C’est à Muriel Dutil qu’on a confié le rôle de Pauline, la grand-mère. Véritable trésor national, cette comédienne fait mouche chaque fois qu’on lui confie un rôle. « J’ai eu un réel coup de foudre pour elle, dit Charles Grenier. On avait de beaux échanges. Elle observe tout ce qui se passe, y compris le travail des techniciens. Elle propose parfois de se placer d’une telle façon pour permettre certains plans. Elle veut que les choses aillent bien. Elle est d’une force incroyable. J’ai beaucoup appris avec elle. »

Les autres personnages principaux sont interprétés par Bénédicte Décary (la mère à la dérive) et Reda Guerinik (le travailleur social). Dominique Quesnel, Raymond Cloutier, Marie Eykel, Réjean Lefrançois, Robert Lalonde, Béatrice Picard et plusieurs autres complètent cette solide distribution.

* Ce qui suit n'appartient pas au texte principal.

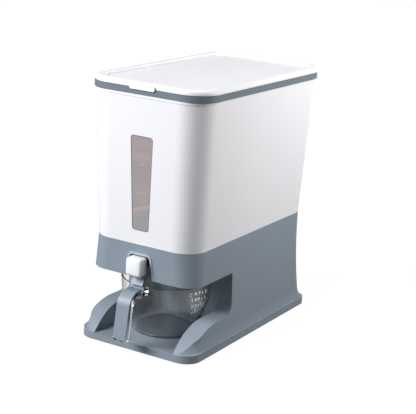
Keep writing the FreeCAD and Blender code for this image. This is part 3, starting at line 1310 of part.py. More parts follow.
def cup_body():
    shell_out = cup_revolve("cup_outer", "0", "0")
    shell_in = cup_revolve("cup_inner", S.cup_wall, S.past)
    root = f"({CUP_Y}-{S.cup_rim_radius}+{S.cup_wall}+{S.past})"
    path = handle_path(f"({S.strap_plate}+{S.seat_gap})", S.handle_depth, S.handle_arm,
                       f"({CUP_FOOT}+{S.handle_low})", root)
    handle = handle_solid("handle_frame", path, S.handle_width, S.handle_tip_round, S.handle_edge_round)
    solid = cut("cup_hollow", fuse("cup_whole", shell_out, handle), shell_in)
    keep(cut("cup_finished", solid, *drain_slots()), "cup_body")


def drain_slots():
    """Rows of upright slots through the right-hand wall of the cup."""
    slots = []
    columns = int(size(S.slot_columns))
    rows = int(size(S.slot_rows))
    for row in range(rows):
        step = size(S.slot_step) * (1 - size(S.slot_fan) * (rows - 1 - row) / (rows - 1))
        for column in range(columns):
            item = doc.addObject("Part::Box", f"drain_{row}_{column}")
            turn = size(S.slot_turn) + (column - (columns - 1) / 2) * step
            item.setExpression("Length", f"{S.slot_reach_in}+{S.slot_reach_out}")
            item.setExpression("Width", S.slot_width)
            item.setExpression("Height", S.slot_tall)
            spin = FreeCAD.Rotation(FreeCAD.Vector(0, 0, 1), turn)
            start = spin.multVec(FreeCAD.Vector(size(f"{S.cup_shoulder_radius}-{S.slot_reach_in}"),
                                                -size(S.slot_width) / 2, 0))
            height = size(f"{CUP_FOOT}+{S.slot_low}-{S.slot_tall}/2") + row * size(S.slot_row_pitch)
            item.Placement = FreeCAD.Placement(FreeCAD.Vector(start.x, start.y + size(CUP_Y), height), spin)
            slots.append(item)
    return slots


def handle_cover():
    path = handle_path("0", S.strap_plate, S.strap_plate, STRAP_LOW, f"({REST_NOSE_Y}-{S.strap_stop})")
    keep(handle_solid("strap", path, S.strap_width, S.strap_tip_round), "handle_cover")


def thumb_rest():
    """Sloping tab that stands on the handle's arm just in front of the cup's rim."""
    body = new_body("rest")
    arm_z = f"({CUP_FOOT}+{S.handle_top}-{S.strap_plate})"
    crown_y = f"({CUP_Y}-{S.cup_rim_radius}-{S.rest_crown})"
    low_z = f"({CUP_FOOT}+{S.rest_low})"
    high_z = f"({CUP_FOOT}+{S.rest_high})"
    corners = [
        (REST_NOSE_Y, low_z, None),
        (f"{REST_NOSE_Y}+{S.rest_plate}", low_z, None),
        (crown_y, f"({low_z}+{high_z})/2", None),
        (crown_y, arm_z, None),
        (f"{crown_y}+{S.rest_foot}", arm_z, None),
        (f"{crown_y}+{S.rest_plate}", high_z, None),
        (crown_y, high_z, None),
    ]
    sketch = outline(body, "rest_side", "YZ_Plane", "0", corners)
    solid = pad(body, sketch, S.rest_width, both_ways=True)
    top = size(high_z)
    round_edges(body, solid, S.rest_round, lambda place: abs(place.z - top) < NEAR)
    keep(body, "thumb_rest")


# ---------------------------------------------------------------- build, check and write

def build():
    base_shell()
    bottom_cover()
    bottom_screws()
    rubber_feet()
    outlet_chute()
    gate_track()
    gate_cover()
    gate_screws()
    gate_slide()
    button_cap()
    return_spring("left", "-1")
    return_spring("right", "1")
    bin_shell()
    bin_screws()
    window_pane()
    window_seal()
    hopper_funnel()
    rim_band()
    hinge_pins()
    lid_shell()
    lid_gasket()
    cup_body()
    handle_cover()
    thumb_rest()
    doc.recompute()


def check():
    for item in doc.Objects:
        bad = {"Invalid", "Error"} & set(item.State)
        if bad:
            raise RuntimeError(f"{item.Name} ({item.Label}) is {sorted(bad)}")
    for item in nodes:
        if item.Shape.isNull() or not item.Shape.isValid() or not item.Shape.Solids:
            raise RuntimeError(f"{item.Label} has no valid solid")


def write():
    os.makedirs("parts", exist_ok=True)
    for item in nodes:
        item.Shape.exportStep(f"parts/{item.Label}.step")
        edges = item.Shape.BoundBox
        print(f"{item.Label}: {len(item.Shape.Solids)} solid(s), {item.Shape.Volume / 1000:.1f} cm3, "
              f"x {edges.XMin:.1f}..{edges.XMax:.1f} y {edges.YMin:.1f}..{edges.YMax:.1f} "
              f"z {edges.ZMin:.1f}..{edges.ZMax:.1f}")


build()
check()
write()
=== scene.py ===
import math

import bmesh
import bpy
import numpy as np
from mathutils import Matrix, Vector


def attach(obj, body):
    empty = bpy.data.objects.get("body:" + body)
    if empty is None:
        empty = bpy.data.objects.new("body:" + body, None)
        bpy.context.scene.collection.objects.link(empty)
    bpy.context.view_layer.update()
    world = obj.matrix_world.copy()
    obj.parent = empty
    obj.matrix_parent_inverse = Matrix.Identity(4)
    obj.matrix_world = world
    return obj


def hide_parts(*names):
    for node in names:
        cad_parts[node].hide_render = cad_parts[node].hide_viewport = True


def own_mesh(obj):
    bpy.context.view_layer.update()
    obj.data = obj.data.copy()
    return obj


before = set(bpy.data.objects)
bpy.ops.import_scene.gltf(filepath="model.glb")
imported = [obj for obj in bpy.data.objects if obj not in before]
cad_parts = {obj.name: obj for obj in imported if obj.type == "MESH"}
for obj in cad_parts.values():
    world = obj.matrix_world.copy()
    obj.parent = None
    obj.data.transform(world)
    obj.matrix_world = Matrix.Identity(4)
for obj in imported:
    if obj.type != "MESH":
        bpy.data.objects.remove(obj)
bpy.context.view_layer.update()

bl_info = {
    "name": "Rice Dispenser Finisher",
    "version": (1, 0, 0),
    "blender": (4, 5, 0),
    "location": "View3D > Sidebar > Dispenser",
    "description": "Gives a packed rice dispenser its plastics, clear pieces, fittings and studio",
    "category": "Object",
}

WHITE = (1, 1, 1)

# Noise textures: most of their values lie between these two.
NOISE_LOW, NOISE_HIGH = 0.3, 0.7

# Moulded plastic: noise scales of its drift of colour, rubbed sheen and spark-eroded grain.
DRIFT_SCALE, RUB_SCALE, GRAIN_SCALE = 14.0, 55.0, 1600.0
RUB_CHANGE = 0.05
GRAIN_STRENGTH = 0.6
WHITE_DRIFT = 0.008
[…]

Il est fascinant de regarder cette série après avoir connu la réflexion sur la place et le regard qu’on accorde aux personnes âgées dans la société québécoise lors de la terrible crise dans les CHSLD. Pourtant, l’idée de Claire et les vieux avait germé bien avant la pandémie dans la tête des concepteurs.

« On a voulu montrer les histoires d’amour qu’il y a dans les résidences, l’affection qu’ont les grands-parents pour leurs petits-enfants, les difficultés psychologiques et financières que les personnes âgées connaissent, dit Charles Grenier. Ce sont des choses dont on parle moins à la télé et au cinéma. »

Charles et Sarah aiment rappeler la chance qu’ils ont d’avoir eu de bons grands-parents. « Ils sont des piliers importants dans nos vies, dit Sarah. On le réalise aujourd’hui. »

Le tournage de Claire et les vieux a pris fin le 16 mars. « Le lendemain, François Legault annonçait qu’on ne pouvait plus aller dans les résidences [la série a été tournée dans une résidence] et que les personnes de 70 ans et plus devaient être isolées [la plupart des comédiens ont plus de 70 ans], raconte Sarah. On a été flush. Et très chanceux. »

La série fait également ressurgir la réalité de ceux qui ont décidé d’avoir un enfant alors qu’ils n’avaient pas les outils nécessaires pour le faire. « Le personnage de la mère est intéressant, car c’est une femme qui aime profondément sa fille, ajoute Charles Grenier. Mais malheureusement, elle a des problèmes mentaux et de consommation. Elle a fait un enfant même si elle avait plein de choses à régler. »

Malgré le format de 10 minutes, Sarah Pellerin et Charles Grenier n’ont pas imposé un rythme effréné à leur contenu. Ils se sont offert le luxe de la lenteur. Ils ont donné aux acteurs le temps de jouer, au silence de faire son œuvre et à la superbe musique de Pierre-Philippe Côté de jouer avec nos émotions.

« Ça, c’est grâce à l’écriture de Sarah, dit Charles Grenier. Elle est économe de mots. Ça m’a permis de donner ce rythme aux épisodes. » Sarah renchérit : « Le rythme est en effet important parce que tout aurait pu devenir cucul avec cette histoire. On aurait pu facilement tomber dans le sirop. L’équilibre était fragile. »

Sarah Pellerin et Charles Grenier souhaitent donner une suite à cette histoire. Mais ils aimeraient vivre cette étape à la télé traditionnelle. « La webtélé se fait avec des budgets dérisoires, dit Sarah. Et les attentes du public sont les mêmes. En revanche, on jouit d’une belle liberté, les producteurs et les diffuseurs nous accompagnent bien. »

Produite par Patrick Bilodeau, d’Ugo Média, avec l’aide de TV5-Unis TV et Tou.tv, cette série (basée sur une idée d’Édith Morin) est offerte sur le site d’Unis TV. Elle sera également offerte à l’hiver 2021 sur Tou.tv.